On Friday March 24, the Washington Redskins signed a pair of Ohio-born interior offensive linemen: Bainbridge's Tyson Walter (Kenston High) and recent Brown Mike Pucillo. Both are versatile, capable of playing center or guard, with Walter having earlier been a three-year starter as Ohio State's left tackle.
But that is not what makes their signings significant to a site such as this one. I suspect it signals the intention on the part of the Browns to select a Day One offensive guard April 29.
Why? Because Pucillo was not retained?
No, there is more to it than that, in no small part because it was likely not so much Pucillo's decision to leave as it was Cleveland's to encourage his departure. Had the club wished to retain him, it likely would've communicated as much to the player by making it worth his while to remain.
Pucillo, it should be remembered, started a number of games last fall for the Browns. Some were at LG for Joe Andruzzi, a few at RG for Cosey Coleman and others at center for Jeff Faine. That so many interior injuries necessitated it and that only DEV prospect Atlas Herrion joins recent addition Bob Hallen and Dave Yovanovits as depth inside---unless the unlikely occurs and Faine is retained---suggests GM Phil Savage has a draftee in his sights for reinforcement.
There is no way the club goes into 2006 with so little in reserve or dependent upon Day Two draftees to support its starters. A vet free agent (or two) could surely be added between today and the opening of camp, but the longer the delay, the less likely it is that serious quality can be secured.
Tutan Reyes (Carolina Panthers) heads the list of on-the-street vets who have started in the league, by the way. That none have been rumored nor signed yet suggests they're not being heartily considered---unless, of course, their asking prices need time to fall.
Hence, it is reasonable to conclude Round Two could bring a future starter inside. And it is remotely possible the best of the draftees at the OG position might still be available at 44. Surely most of the top four should be.
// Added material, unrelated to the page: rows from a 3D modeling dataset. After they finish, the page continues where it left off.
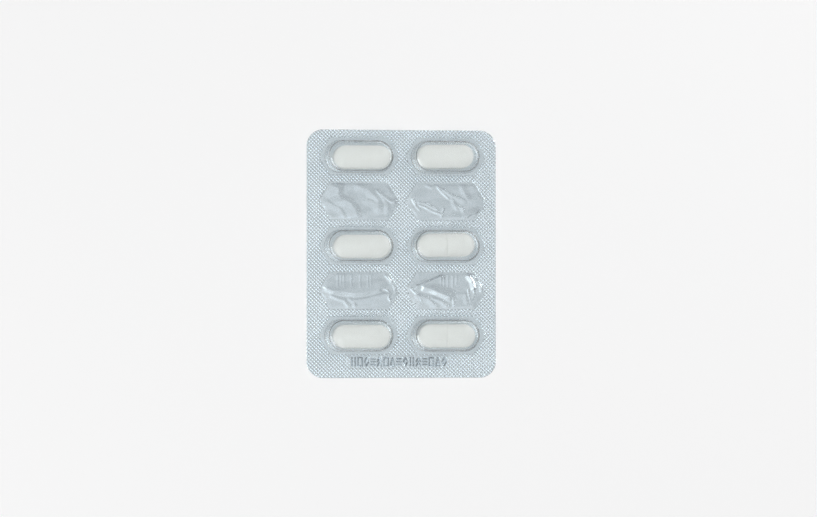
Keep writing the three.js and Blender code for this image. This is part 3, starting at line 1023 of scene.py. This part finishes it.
# %% Dimmer low down and to the far right
LEFT_FRONT = (-0.78, -0.62, 0.0)
overhead = sky_level(split.outputs["Z"], low=0.66, high=0.97, at_low=0.45, at_high=0.86)
towards = sky_nodes.new("ShaderNodeVectorMath")
towards.operation = "DOT_PRODUCT"
towards.inputs[1].default_value = LEFT_FRONT
sky_links.new(direction.outputs["Generated"], towards.inputs[0])
sideways = sky_level(towards.outputs["Value"], low=-0.45, high=0.45, at_low=0.66, at_high=1.18)
strength = sky_nodes.new("ShaderNodeMath")
strength.operation = "MULTIPLY"
sky_links.new(overhead, strength.inputs[0])
sky_links.new(sideways, strength.inputs[1])
sky_links.new(strength.outputs["Value"], sky_nodes["Background"].inputs["Strength"])
print("Sky nodes:", len(sky_nodes))

# %% [markdown]
# Four soft boxes stand a metre from the pack. The high one lights the gentle folds, the left strip
# draws the bright streaks on the steep ones and on the left ends of the pockets, and the two on the
# right light the tablets' right sides, so that each tablet is even. A box's power is its level times
# pi times its area, which makes its face as bright as a sky of that level.

# %% Soft boxes
LAMP_COLOUR = (1.0, 0.985, 0.97)


def soft_box(name, turn, height, size, level):
    lamp = bpy.data.lights.new(name, "AREA")
    lamp.shape = "RECTANGLE"
    lamp.size, lamp.size_y = size
    lamp.energy = level * math.pi * size[0] * size[1]
    lamp.color = LAMP_COLOUR
    obj = bpy.data.objects.new(name, lamp)
    turn, height = math.radians(turn), math.radians(height)
    flat = math.cos(height)
    obj.location = (flat * math.cos(turn), flat * math.sin(turn), math.sin(height))
    obj.rotation_euler = (-obj.location).to_track_quat("-Z", "Y").to_euler()
    scene.collection.objects.link(obj)


soft_box("high_box", 222.0, 60.0, (0.7, 0.4), 0.62)
soft_box("left_strip", 210.0, 38.0, (0.8, 0.2), 5.6)
soft_box("right_strip", 12.0, 36.0, (0.6, 0.2), 3.2)
soft_box("right_fill", 48.0, 33.0, (1.1, 0.28), 3.0)

# %% [markdown]
# ## The camera
# It looks down from nearly a metre above the pack, a little from its left, so the left walls of the
# pockets show and the right ones stand on edge.

# %% Camera
CAMERA_DISTANCE = 0.9
CAMERA_SIDE = 7.0
CAMERA_FRONT = 1.2
SENSOR_WIDTH = 36.0
MM_PER_PIXEL = 0.3067
FRAME_WIDTH = 817
AIM_PIXEL = (7.1, -4.6)
camera_data = bpy.data.cameras.new("overhead")
camera = bpy.data.objects.new("overhead", camera_data)
scene.collection.objects.link(camera)
camera_data.sensor_width = SENSOR_WIDTH
camera_data.lens = SENSOR_WIDTH * CAMERA_DISTANCE / (FRAME_WIDTH * MM_PER_PIXEL * MM)
side = math.sin(math.radians(CAMERA_SIDE))
front = math.sin(math.radians(CAMERA_FRONT))
up = math.sqrt(1 - side * side - front * front)
camera.location = Vector((-side, -front, up)) * CAMERA_DISTANCE
aim_point = Vector((*AIM_PIXEL, 0.0)) * MM_PER_PIXEL * MM
back = (camera.location - aim_point).normalized()
right = Vector((0, 1, 0)).cross(back).normalized()
camera.rotation_euler = Matrix((right, back.cross(right), back)).transposed().to_euler()
scene.camera = camera
scene.view_settings.view_transform = "Standard"
print("Lens:", round(camera_data.lens, 1), "mm")
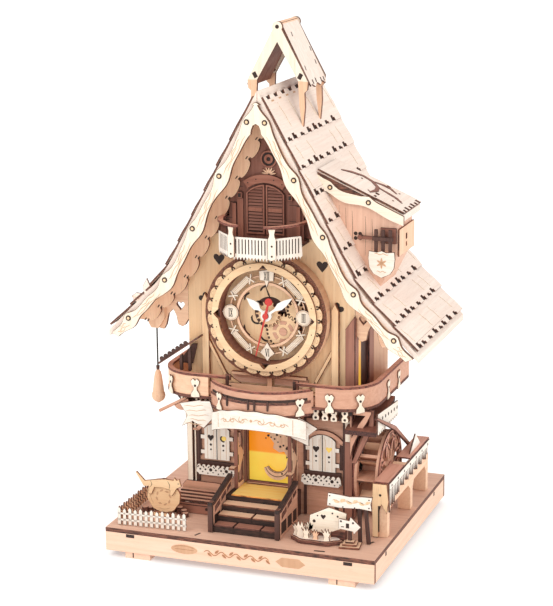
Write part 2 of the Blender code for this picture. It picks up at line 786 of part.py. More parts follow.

The general consensus says Georgia's Max Jean-Gilles (6-3 360) is the top-rated guard, followed by Oklahoma's Davin Joseph (6-2 304) and either OSU's Rob Sims (6-3 321 of Nordonia) or Pitts' converted DL Charles Spencer (6-5 340).
The guess here is it will be the massive Spencer. Though still somewhat raw as an offensive player, his upside is considerable. Joseph is probably the most polished and Sims the most questionable. Gilles could be the only one gone by Savage's second pick, barring a trade or another surprise.
On the subject of draftees and the Browns, it has been somewhat widely reported that the organization retains only nine from Butch Davis' four drafts: none from his initial one in 2001; William Green and Andra Davis from '02; Faine, Chaun Thompson, Lee Suggs and Ryan Pontbriand from '03; Kellen Winslow, Jr., Sean Jones and Kirk Chambers from 2004.
Considering collegiate injuries caused LB Davis and RB Suggs to fall well below their anticipated slots, Coach Davis' decisions to gamble on them possibly represents his wisest draft-day inspirations. His selection record would look even worse without these two.
Chambers recently re-signed to join Nat Dorsey behind FA Kevin Shaffer at OLT. On the right side, Ryan Tucker figures to be backed by '05 number seven pick Jonathan Dunn and DEV's Pete McMahon, who was schooled by Savage's buddy Kirk Ferentz at Iowa.
This collection, while neither stellar nor proven behind the starters, further suggests it will be guard rather than tackle receiving Draft Day priority. Unlike under earlier administrations, the OL will not be ignored. This is to say: "Expect OG to be addressed on Day One." April 30 would be soon enough for OT, if at all.
As for final thoughts on Davis' completely-wasted inaugural draft of 2001, that was the year he followed Gerard Warren with WR Quincy Morgan and RB James Jackson, leaving for the Bengals WR Chad and RB Rudi Johnson.
Not only was he unable to distinguish between them, but he also missed the considerable disparity between Warren and Charger RB LaDainian Tomlinson on the elite scale.
It is bad enough to miss on a draftee or two once in awhile, but it is damn damning to fail repeatedly to distinguish the mundane from the priceless. Each of these DL has been to at least one Pro Bowl since following Warren off the 2001 draft board: Richard Seymour, Marcus Stroud, Casey Hampton and Kris Jenkins. (Warren has yet to appear.)
I could well be missing one or two. But I won't get $12 million to wash down my blunders. My guess is you don't either.